In the run-up to the G20, Nobel laureate Joseph Stiglitz produced a report which had been commissioned by the President of the UN General Assembly. Its findings go well beyond the G20’s ‘vision’, an international debt work-out process which would allow for far greater and fairer debt cancellation, an end to forced conditionality, a global Economic Council and a new reserve currency to replace the dollar. The last proposal was echoed by the Governor of China’s central bank Zhou Xiaochuan, calling also for an International Clearing Union – an idea dreamt up by economist John Maynard Keynes to help ensure that enormous the trade deficits and surpluses of recent years do not build up in future.

As campaigners, we need to take the UN Summit seriously. Stiglitz’s commission has gone out of its way to engage civil society organisations in its work. The G20 was determined to shut civil society out – well-known organisations like World Development Movement and War on Want were even refused entry into the Excel Centre.

The Stiglitz Commission makes one thing clear – there are no shortage of coherent solutions to the global crisis. Campaign groups have been working on solutions for decades now. The issue is one of political will.

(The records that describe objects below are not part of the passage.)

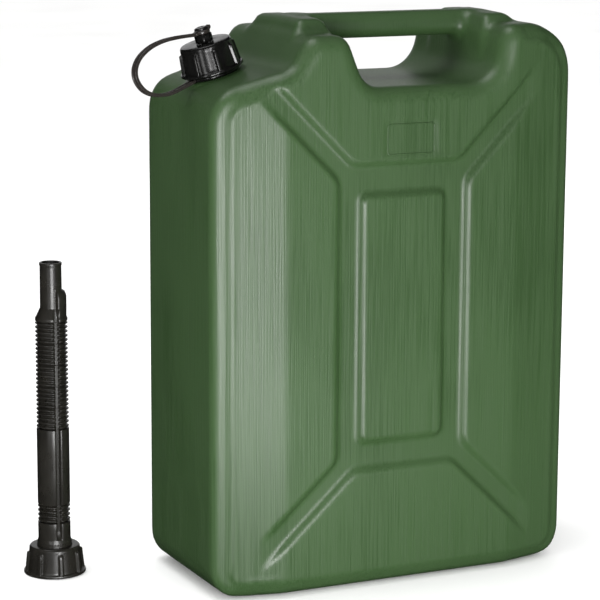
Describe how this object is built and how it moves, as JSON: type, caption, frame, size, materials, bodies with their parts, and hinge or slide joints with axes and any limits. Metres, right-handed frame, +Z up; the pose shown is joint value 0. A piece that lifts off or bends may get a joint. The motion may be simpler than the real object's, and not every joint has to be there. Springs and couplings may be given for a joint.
{
  "type": "plastic fuel can",
  "caption": "Green moulded plastic fuel jerrycan with a tethered black screw cap, a carrying handle across the top and a separate flexible pouring spout.",
  "frame": {"origin": "middle of the can's flat base, where it stands on the floor", "axes": "+X along the can's width, away from the neck; +Y out of the broad face on the spout's side; +Z up"},
  "size_m": [0.4641, 0.1861, 0.495],
  "materials": {
    "green_plastic": "satin, with faint upright moulding streaks",
    "gloss_black": "glossy",
    "satin_black": "satin",
    "strap_grey": "satin",
    "gasket_rubber": "matte"
  },
  "bodies": {
    "can": {"can_body": "green_plastic", "tether_collar": "gloss_black", "tether_strap": "strap_grey"},
    "cap_carrier": {"tether_eye": "strap_grey"},
    "cap": {"cap_shell": "gloss_black", "cap_gasket": "gasket_rubber", "cap_stud": "gloss_black"},
    "spout": {"spout_base_tube": "satin_black", "spout_gasket": "gasket_rubber", "spout_short_bellows": "satin_black"},
    "spout_ring_body": {"spout_ring": "satin_black"},
    "spout_middle": {"spout_mid_tube": "satin_black", "spout_long_bellows_1": "satin_black"},
    "spout_segment_2": {"spout_long_bellows_2": "satin_black"},
    "spout_segment_3": {"spout_long_bellows_3": "satin_black"},
    "spout_segment_4": {"spout_long_bellows_4": "satin_black"},
    "spout_segment_5": {"spout_long_bellows_5": "satin_black"},
    "spout_tip": {"spout_nozzle": "satin_black"}
  },
  "joints": [
    {"name": "cap_lift", "type": "slide", "parent": "can", "child": "cap_carrier", "axis": [-0.284, 0, 0.9588], "range_m": [0, 0.0151], "deforming": ["tether_strap"]},
    {"name": "cap_turn", "type": "hinge", "parent": "cap_carrier", "child": "cap", "pos_m": [-0.1392, 0, 0.444], "axis": [-0.284, 0, 0.9588], "range_deg": [0, 900]},
    {"name": "spout_lift", "type": "slide", "parent": "can", "child": "spout", "axis": [0, 0, 1], "range_m": [0, 0.2]},
    {"name": "spout_ring_turn", "type": "hinge", "parent": "spout", "child": "spout_ring_body", "pos_m": [-0.264, 0.071, 0], "axis": [0, 0, 1], "continuous": true},
    {"name": "spout_lower_bend", "type": "hinge", "parent": "spout", "child": "spout_middle", "pos_m": [-0.264, 0.071, 0.05465], "axis": [1, 0, 0], "range_deg": [-15, 15], "stiffness_Nm_per_rad": 1, "deforming": ["spout_short_bellows"]},
    {"name": "spout_bend_1", "type": "hinge", "parent": "spout_middle", "child": "spout_segment_2", "pos_m": [-0.264, 0.071, 0.14124], "axis": [1, 0, 0], "range_deg": [-18, 18], "stiffness_Nm_per_rad": 0.6, "deforming": ["spout_long_bellows_1"]},
    {"name": "spout_bend_2", "type": "hinge", "parent": "spout_segment_2", "child": "spout_segment_3", "pos_m": [-0.264, 0.071, 0.16052], "axis": [1, 0, 0], "range_deg": [-18, 18], "stiffness_Nm_per_rad": 0.6, "deforming": ["spout_long_bellows_2"]},
    {"name": "spout_bend_3", "type": "hinge", "parent": "spout_segment_3", "child": "spout_segment_4", "pos_m": [-0.264, 0.071, 0.1798], "axis": [1, 0, 0], "range_deg": [-18, 18], "stiffness_Nm_per_rad": 0.6, "deforming": ["spout_long_bellows_3"]},
    {"name": "spout_bend_4", "type": "hinge", "parent": "spout_segment_4", "child": "spout_segment_5", "pos_m": [-0.264, 0.071, 0.19908], "axis": [1, 0, 0], "range_deg": [-18, 18], "stiffness_Nm_per_rad": 0.6, "deforming": ["spout_long_bellows_4"]},
    {"name": "spout_bend_5", "type": "hinge", "parent": "spout_segment_5", "child": "spout_tip", "pos_m": [-0.264, 0.071, 0.21836], "axis": [1, 0, 0], "range_deg": [-18, 18], "stiffness_Nm_per_rad": 0.6, "deforming": ["spout_long_bellows_5"]}
  ],
  "couplings": [
    {"joint": "cap_lift", "follows": "cap_turn", "m_per_rad": 0.00095493},
    {"joint": "spout_bend_2", "follows": "spout_bend_1", "ratio": 1},
    {"joint": "spout_bend_3", "follows": "spout_bend_1", "ratio": 1},
    {"joint": "spout_bend_4", "follows": "spout_bend_1", "ratio": 1},
    {"joint": "spout_bend_5", "follows": "spout_bend_1", "ratio": 1}
  ]
}
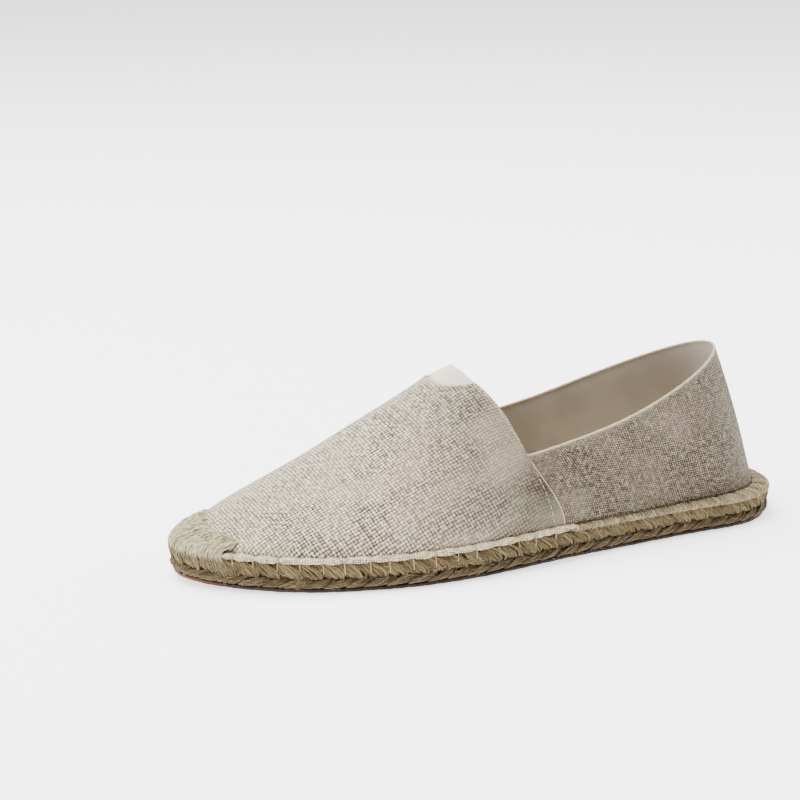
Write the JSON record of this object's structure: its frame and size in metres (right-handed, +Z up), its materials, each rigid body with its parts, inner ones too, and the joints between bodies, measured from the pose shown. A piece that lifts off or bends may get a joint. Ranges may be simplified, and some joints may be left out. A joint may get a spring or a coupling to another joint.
{
  "type": "espadrille",
  "caption": "Left slip-on espadrille: flat braided jute sole with a thin rubber sheet, soft linen upper with a vamp seam, elastic at the throat and a thread-wrapped toe.",
  "frame": {"origin": "on the floor under the middle of the shoe's bounding box", "axes": "+Y towards the toe, +Z up, +X towards the medial side of the left foot"},
  "size_m": [0.0996, 0.2838, 0.0799],
  "materials": {
    "outsole": "dull brown rubber",
    "jute_sole": "braided jute",
    "insole": "cotton cloth",
    "upper": "slubbed plain-weave linen",
    "throat_gusset": "smooth elastic",
    "toe_cap": "laid jute thread"
  },
  "bodies": {
    "root": {"outsole": "outsole", "jute_sole": "jute_sole", "insole": "insole", "upper": "upper", "throat_gusset": "throat_gusset", "toe_cap": "toe_cap"}
  },
  "joints": []
}
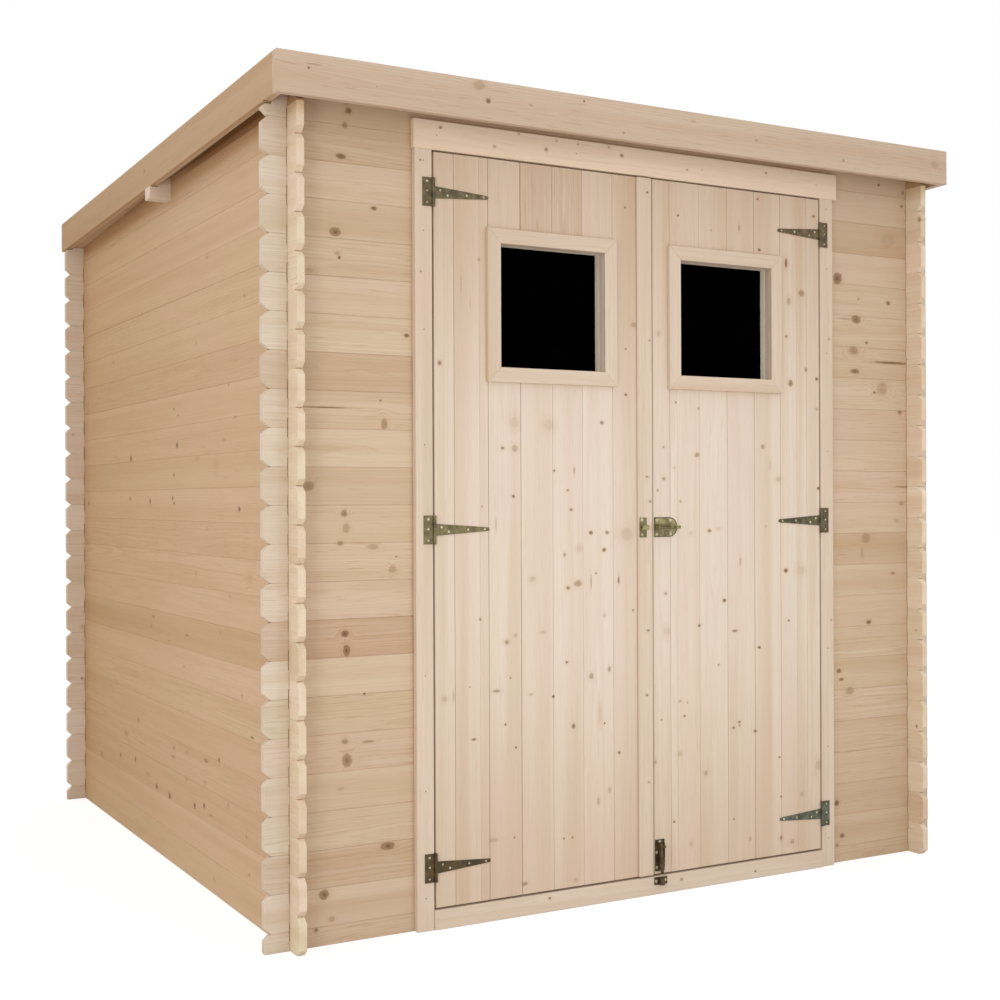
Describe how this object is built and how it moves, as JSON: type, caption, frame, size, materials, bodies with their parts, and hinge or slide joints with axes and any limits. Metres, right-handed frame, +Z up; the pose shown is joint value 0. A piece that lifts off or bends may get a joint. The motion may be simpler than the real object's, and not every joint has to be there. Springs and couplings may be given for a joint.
{
  "type": "wooden garden shed",
  "caption": "Garden shed of interlocking spruce boards with crossed corners, a pent roof and a double door with a square window in each leaf.",
  "frame": {"origin": "on the ground, at the middle of the box around the whole shed", "axes": "+Z up, +X to the right seen from the front, +Y from the doors to the back"},
  "size_m": [2.084, 2.18, 2.065],
  "materials": {
    "wall boards": "planed, untreated",
    "door boards": "planed, untreated",
    "trim wood": "planed, untreated",
    "roof boards": "planed, untreated",
    "roofing felt": "matte, mineral surface",
    "zinc plated steel": "yellow zinc plating",
    "window glass": "clear, dark room behind"
  },
  "bodies": {
    "shell": {"left_wall": "wall boards", "right_wall": "wall boards", "back_wall": "wall boards", "front_wall_left": "wall boards", "front_wall_right": "wall boards", "front_wall_head": "wall boards", "front_wall_base": "wall boards", "left_jamb": "trim wood", "right_jamb": "trim wood", "head_jamb": "trim wood", "threshold": "trim wood", "sill_board": "trim wood", "left_casing": "trim wood", "right_casing": "trim wood", "head_casing": "trim wood", "middle_purlin": "roof boards", "roof_deck": "roof boards", "roof_felt": "roofing felt", "front_fascia": "trim wood", "left_fascia": "trim wood", "right_fascia": "trim wood", "rear_eave_board": "trim wood", "left_hinge_plates": "zinc plated steel", "right_hinge_plates": "zinc plated steel", "foot_bolt_keeper": "zinc plated steel"},
    "left_door": {"left_door_boards": "door boards", "left_door_ledges": "door boards", "left_door_brace": "door boards", "left_window_outer_trim": "trim wood", "left_window_inner_trim": "trim wood", "left_window_glass": "window glass", "cover_strip": "trim wood", "left_hinge_straps": "zinc plated steel", "lock_keeper": "zinc plated steel"},
    "right_door": {"right_door_boards": "door boards", "right_door_ledges": "door boards", "right_door_brace": "door boards", "right_window_outer_trim": "trim wood", "right_window_inner_trim": "trim wood", "right_window_glass": "window glass", "right_hinge_straps": "zinc plated steel", "lock_body": "zinc plated steel", "foot_bolt_body": "zinc plated steel"},
    "lock_bolt": {"lock_rod": "zinc plated steel"},
    "foot_bolt": {"foot_bolt_rod": "zinc plated steel"}
  },
  "joints": [
    {"name": "left_door_hinge", "type": "hinge", "parent": "shell", "child": "left_door", "pos_m": [-0.6115, -1.024, 0], "axis": [0, 0, -1], "range_deg": [0, 120]},
    {"name": "right_door_hinge", "type": "hinge", "parent": "shell", "child": "right_door", "pos_m": [0.6115, -1.024, 0], "axis": [0, 0, 1], "range_deg": [0, 120]},
    {"name": "lock_bolt_slide", "type": "slide", "parent": "right_door", "child": "lock_bolt", "axis": [1, 0, 0], "range_m": [-0.048, 0]},
    {"name": "foot_bolt_slide", "type": "slide", "parent": "right_door", "child": "foot_bolt", "axis": [0, 0, 1], "range_m": [-0.027, 0]}
  ]
}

Thirty years of economic fundamentalism has not simply created an economic crisis, but a profound sense of disempowerment on the part of Southern countries and ordinary activists. Now is the time – the first time in a generation – to reclaim that political space.

During the G20 summit demonstrations took place across the world – from India and Indonesia to Germany and Italy. If we are to ensure that we take this historic opportunity to make 2009 a year of global change, then the voices of ordinary people need to be heard whenever world leaders meet – this is the only way to build a genuinely democratic, just and sustainable global economy.

This article first appeared in Tribune magazine.